• _Goal of the exercise_
From the first line of the data through the line containing "return paint.mix(RIM_AMBER, tone, paint.step(edge, -0.6", return each line exactly.

============================================================

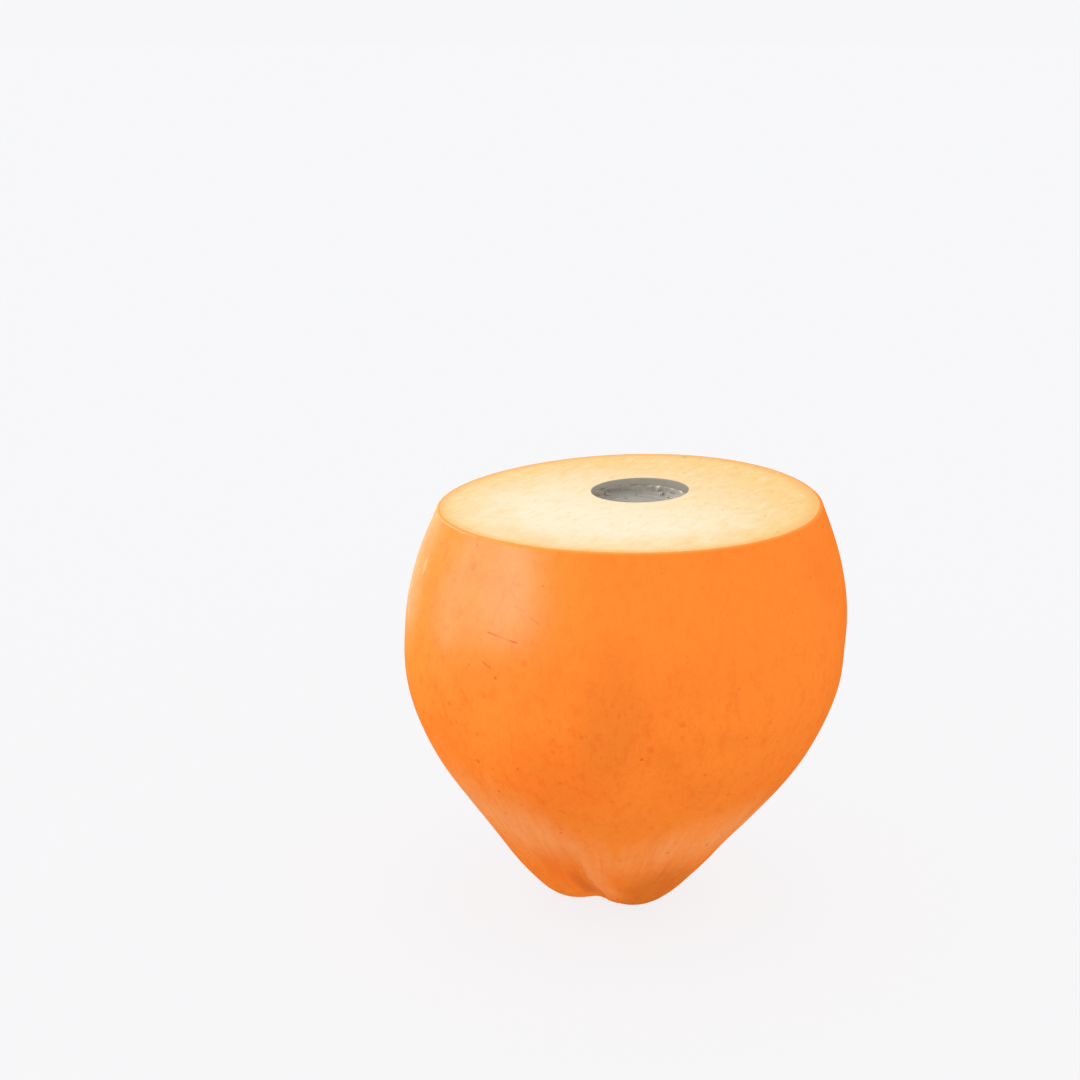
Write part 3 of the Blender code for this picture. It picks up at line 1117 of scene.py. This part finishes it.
def cream_tone(paint, from_skin):
    """Palest at the front left, yellower near the skin, at the left end and on the far right, and
    amber along the skin."""
    cloud = paint.noise(9 * MM, 5, 0.6)
    wander = paint.times(paint.minus(cloud, 0.5), 24 * MM)
    side = paint.towards(paint.place, YELLOW_SIDE)
    depth = paint.maths("ADD", from_skin, wander)
    depth = paint.minus(depth, paint.times(side, 0.11))
    pale = paint.step(depth, -3 * MM, 32 * MM)
    pale = paint.times(pale, paint.step(side, -35 * MM, 38 * MM, 1.1, 0.33))
    left = paint.towards(paint.place, LEFT)
    pale = paint.times(pale, paint.step(left, 15 * MM, 60 * MM, 1, 0.7))
    tone = paint.mix(YELLOW_CREAM, PALE_CREAM, pale)
    edge = paint.maths("ADD", from_skin, paint.times(wander, 0.08))
    edge = paint.minus(edge, paint.times(side, 0.015))
    return paint.mix(RIM_AMBER, tone, paint.step(edge, -0.6 * MM, 5 * MM))


def cream_pulp():
    paint = Paint("cream_pulp")
    from_skin = paint.add("Attribute", attribute_name="from_skin").outputs["Fac"]
    tone = cream_tone(paint, from_skin)
    fibre = paint.noise(1.3 * MM, 4, 0.65, at=along_fibres(paint, 0.3))
    brushed = paint.noise(3.2 * MM, 3, 0.6, at=along_fibres(paint, 0.4), seed=6)
    inside = paint.step(from_skin, 2 * MM, 9 * MM)
    tone = paint.tint(tone, FIBRE_TINT, paint.step(fibre, 0.5, 0.72, 0, 0.8))
    tone = paint.tint(tone, BRUSHED_TINT, paint.step(brushed, 0.5, 0.66, 0, 0.8))
    bright = paint.times(paint.step(brushed, 0.48, 0.3, 0, 0.35), inside)
    tone = paint.mix(tone, PALE_CREAM, bright)
    pits = fibre_pits(paint)
    tone = paint.tint(tone, PIT_TINT, paint.times(pits, 0.8))
    # The wall of the hole takes the shell's taupe: partly a wet stain, partly painted shade down
    # in the hole.
    off_hole = paint.vector("SUBTRACT", paint.place, (*HOLE_CENTRE, 0))
    from_hole = paint.vector("LENGTH", paint.vector("MULTIPLY", off_hole, (1, 1, 0)))
    wall = paint.step(from_hole, HOLE_RADIUS + 0.02 * MM, HOLE_RADIUS + 0.3 * MM, 1, 0)
    tone = paint.mix(tone, TAUPE, wall)
    normal = paint.bump(fibre, 0.1 * MM)
    normal = paint.bump(paint.times(pits, -1.0), 0.3 * MM, normal)
    return paint.finish(Base_Color=tone, Roughness=0.7, Normal=normal, Specular_IOR_Level=0.1)


def hard_shell():
    paint = Paint("grey_brown_shell")
    cloud = paint.noise(5 * MM, 4, 0.6)
    tone = paint.mix(TAUPE, DARK_TAUPE, paint.step(cloud, 0.45, 0.75))
    fibre_at = paint.vector("MULTIPLY", paint.place, (1, 1, 0.25))
    fibre = paint.noise(0.8 * MM, 3, 0.6, at=fibre_at)
    tone = paint.tint(tone, SHELL_FIBRE_TINT, paint.step(fibre, 0.45, 0.7, 0, 0.7))
    return paint.finish(Base_Color=tone, Roughness=0.4, Normal=paint.bump(fibre, 0.08 * MM))


def cloudy_water():
    paint = Paint("cloudy_water")
    haze = paint.noise(8 * MM, 3)
    tone = paint.mix(CLEAR_WATER, HAZY_WATER, haze)
    return paint.finish(Base_Color=tone, Roughness=0.04, Transmission_Weight=0.35, IOR=1.333)


# Light, floor and camera.

BACKGROUND = (0.930, 0.930, 0.947, 1)
FLOOR_SIZE, FLOOR_GREY, FLOOR_GLOW = 80, 0.11, 0.880
WALL_REACH, WALL_SIDES, WALL_GREY, WALL_GLOW = 6, 128, 0.0, 1.0
ROOM_BELOW, ROOM_LEVEL, ROOM_ABOVE = 0.55, 1.33, 0.925
PANEL_DISTANCE = 0.5
LIT_MIDDLE = Vector((0, 0, 0.12))  # where the panels face
STRIPS = (  # each strip's degrees round, degrees up, width and height, and watts
    (-58, -1, (0.36, 0.30), 1.75),
    (-1, 8, (0.13, 0.38), 2.2),
    (24.5, 14, (0.155, 0.27), 3.45),
    (-30, 22, (0.25, 0.14), 1.7),
)
FILL = (-7, 35, (0.4, 0.26), 1.65)
VIEW_ELEVATION = math.radians(14.9)
VIEW_DISTANCE = 684 * MM
VIEW_TARGET = Vector((1.59, -1.0, 138.2)) * MM
FRAME_SHIFT = Vector((-29.5, 0, -14)) * MM  # from the target to the middle of the picture
LENS = 70  # millimetres


def finish_stage(thing, name, grey, glow):
    """Names and paints a part of the stage, and keeps it out of the fruit's light and gloss."""
    thing.name = name
    paint = Paint("pale_" + name)
    paint.finish(
        Base_Color=(grey, grey, grey),
        Roughness=0.9,
        Specular_IOR_Level=0.0,
        Emission_Color=BACKGROUND,
        Emission_Strength=glow,
    )
    thing.data.materials.append(paint.material)
    thing.visible_diffuse = False
    thing.visible_glossy = False
    thing.visible_transmission = False
    thing.visible_shadow = False


def make_floor():
    """A pale floor that catches a faint shadow, inside a round wall well beyond the camera."""
    clear_selection()
    bpy.ops.mesh.primitive_cylinder_add(
        vertices=WALL_SIDES,
        radius=WALL_REACH,
        depth=2 * WALL_REACH,
        end_fill_type="NOTHING",
    )
    finish_stage(bpy.context.object, "far_wall", WALL_GREY, WALL_GLOW)
    bpy.ops.mesh.primitive_plane_add(size=FLOOR_SIZE)
    floor = bpy.context.object
    finish_stage(floor, "floor", FLOOR_GREY, FLOOR_GLOW)
    return floor


def make_world():
    """A pale room, brightest level with the eyes and dimmest underfoot, kept out of the gloss."""
    world = bpy.data.worlds.new("pale_room")
    bpy.context.scene.world = world
    world.use_nodes = True
    nodes, links = world.node_tree.nodes, world.node_tree.links
    parts = nodes.new("ShaderNodeSeparateXYZ")
    links.new(nodes.new("ShaderNodeTexCoord").outputs["Generated"], parts.inputs[0])
    rise = nodes.new("ShaderNodeMapRange")
    rise.inputs["From Min"].default_value = -1
    links.new(parts.outputs["Z"], rise.inputs["Value"])
    ramp = nodes.new("ShaderNodeValToRGB")
    links.new(rise.outputs["Result"], ramp.inputs["Fac"])
    ramp.color_ramp.elements.new(0.5)
    for stop, glow in zip(ramp.color_ramp.elements, (ROOM_BELOW, ROOM_LEVEL, ROOM_ABOVE)):
        stop.color = (glow / ROOM_LEVEL, glow / ROOM_LEVEL, glow / ROOM_LEVEL, 1)
    background = nodes["Background"]
    links.new(ramp.outputs["Color"], background.inputs["Color"])
    background.inputs["Strength"].default_value = ROOM_LEVEL
    world.cycles_visibility.glossy = False
    world.cycles.sampling_method = "NONE"


def make_panel(name, azimuth, elevation, size, power):
    """A soft light that faces the fruit. Azimuth 0 is on its left, and 90 degrees in front."""
    lamp = bpy.data.lights.new(name, "AREA")
    lamp.shape = "RECTANGLE"
    lamp.size, lamp.size_y = size
    lamp.energy = power
    panel = bpy.data.objects.new(name, lamp)
    bpy.context.scene.collection.objects.link(panel)
    turn, rise = math.radians(azimuth), math.radians(elevation)
    level = math.cos(rise)
    inwards = Vector((math.cos(turn) * level, math.sin(turn) * level, -math.sin(rise)))
    panel.location = LIT_MIDDLE - inwards * PANEL_DISTANCE
    panel.rotation_euler = inwards.to_track_quat("-Z", "Y").to_euler()
    panel.visible_camera = False
    return panel


def light_the_left(*unlit):
    """Strips that the skin's gloss shows as soft bands, and a broad fill for its colour, which
    passes over what is given."""
    for index, strip_setting in enumerate(STRIPS):
        strip = make_panel(f"strip_{index}", *strip_setting)
        strip.visible_diffuse = False
    fill = make_panel("fill", *FILL)
    fill.visible_glossy = False
    spared = bpy.data.collections.new("not_lit_by_fill")
    for thing in unlit:
        spared.objects.link(thing)
    for member in spared.collection_objects:
        member.light_linking.link_state = "EXCLUDE"
    fill.light_linking.receiver_collection = spared


def make_camera():
    data = bpy.data.cameras.new("camera")
    data.lens = LENS
    camera = bpy.data.objects.new("camera", data)
    bpy.context.scene.collection.objects.link(camera)
    back = Vector((0, -math.cos(VIEW_ELEVATION), math.sin(VIEW_ELEVATION)))
    camera.location = VIEW_TARGET + back * VIEW_DISTANCE
    aim = VIEW_TARGET + FRAME_SHIFT - camera.location
    camera.rotation_euler = aim.to_track_quat("-Z", "Y").to_euler()
    bpy.context.scene.camera = camera


def dress(piece, material, slot, *nodes):
    """Gives a piece its material and smooth shading, puts it on the body that it rides on, and
    hides the frame's solids that it stands for.
    """
    piece.data.materials.clear()
    piece.data.materials.append(material)
    take(piece)
    bpy.ops.object.shade_smooth_by_angle(angle=SMOOTH_ANGLE)
    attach(piece, "root")
    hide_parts(*nodes)


cage = draw_wall_cage()
dress(build_skin(cage), orange_skin(), "orange_husk", "husk")
pulp = build_pulp(cage)
dress(pulp, cream_pulp(), "orange_husk", "husk")
dress(build_shell(), hard_shell(), "hard_shell", "shell")
dress(build_water(), cloudy_water(), "coconut_water", "coconut_water")
bpy.data.objects.remove(cage, do_unlink=True)

light_the_left(make_floor(), pulp)
make_world()
make_camera()
bpy.context.scene.view_settings.view_transform = "Standard"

============================================================

• _Result of this exercise_
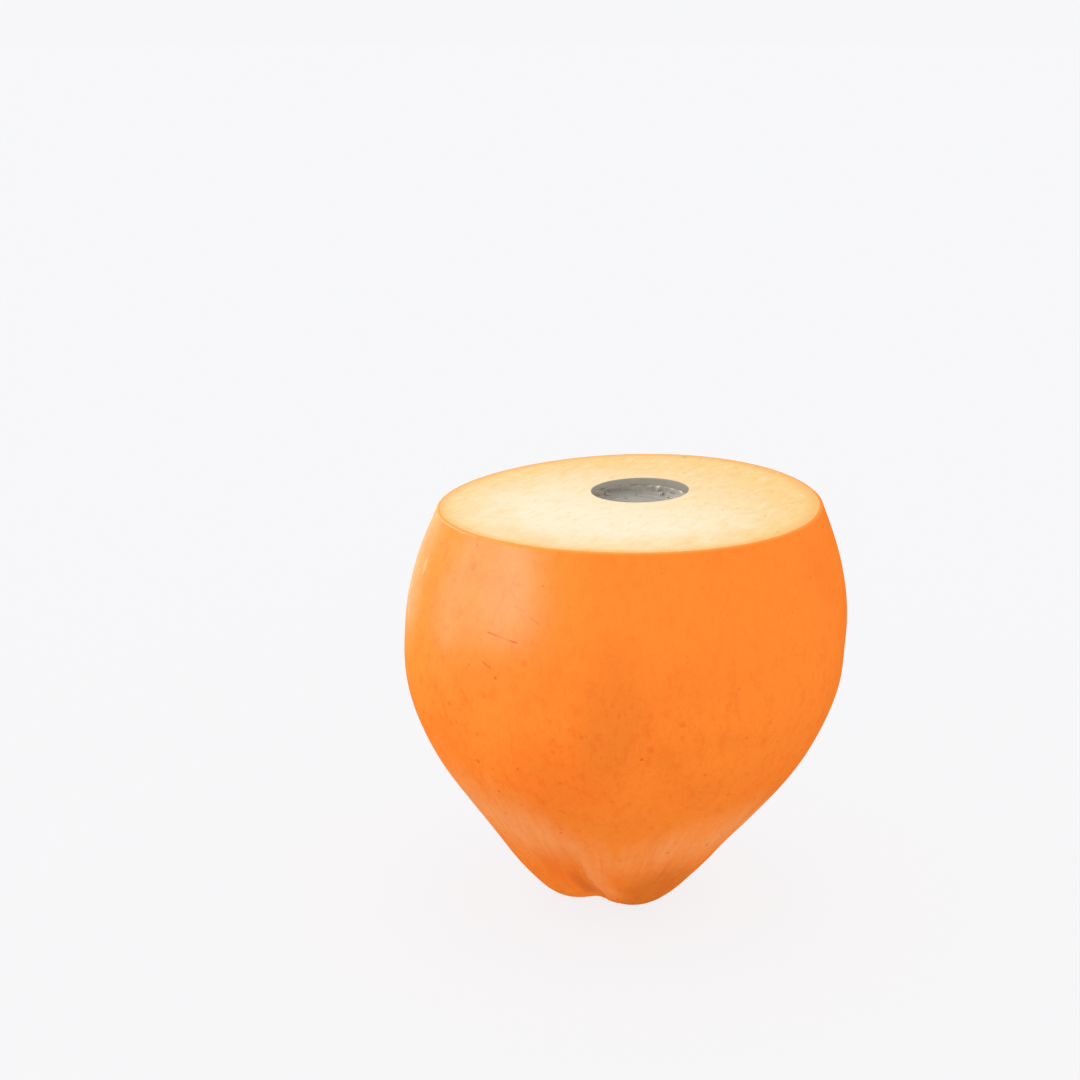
Write part 3 of the Blender code for this picture. It picks up at line 1117 of scene.py. This part finishes it.
def cream_tone(paint, from_skin):
    """Palest at the front left, yellower near the skin, at the left end and on the far right, and
    amber along the skin."""
    cloud = paint.noise(9 * MM, 5, 0.6)
    wander = paint.times(paint.minus(cloud, 0.5), 24 * MM)
    side = paint.towards(paint.place, YELLOW_SIDE)
    depth = paint.maths("ADD", from_skin, wander)
    depth = paint.minus(depth, paint.times(side, 0.11))
    pale = paint.step(depth, -3 * MM, 32 * MM)
    pale = paint.times(pale, paint.step(side, -35 * MM, 38 * MM, 1.1, 0.33))
    left = paint.towards(paint.place, LEFT)
    pale = paint.times(pale, paint.step(left, 15 * MM, 60 * MM, 1, 0.7))
    tone = paint.mix(YELLOW_CREAM, PALE_CREAM, pale)
    edge = paint.maths("ADD", from_skin, paint.times(wander, 0.08))
    edge = paint.minus(edge, paint.times(side, 0.015))
    return paint.mix(RIM_AMBER, tone, paint.step(edge, -0.6 * MM, 5 * MM))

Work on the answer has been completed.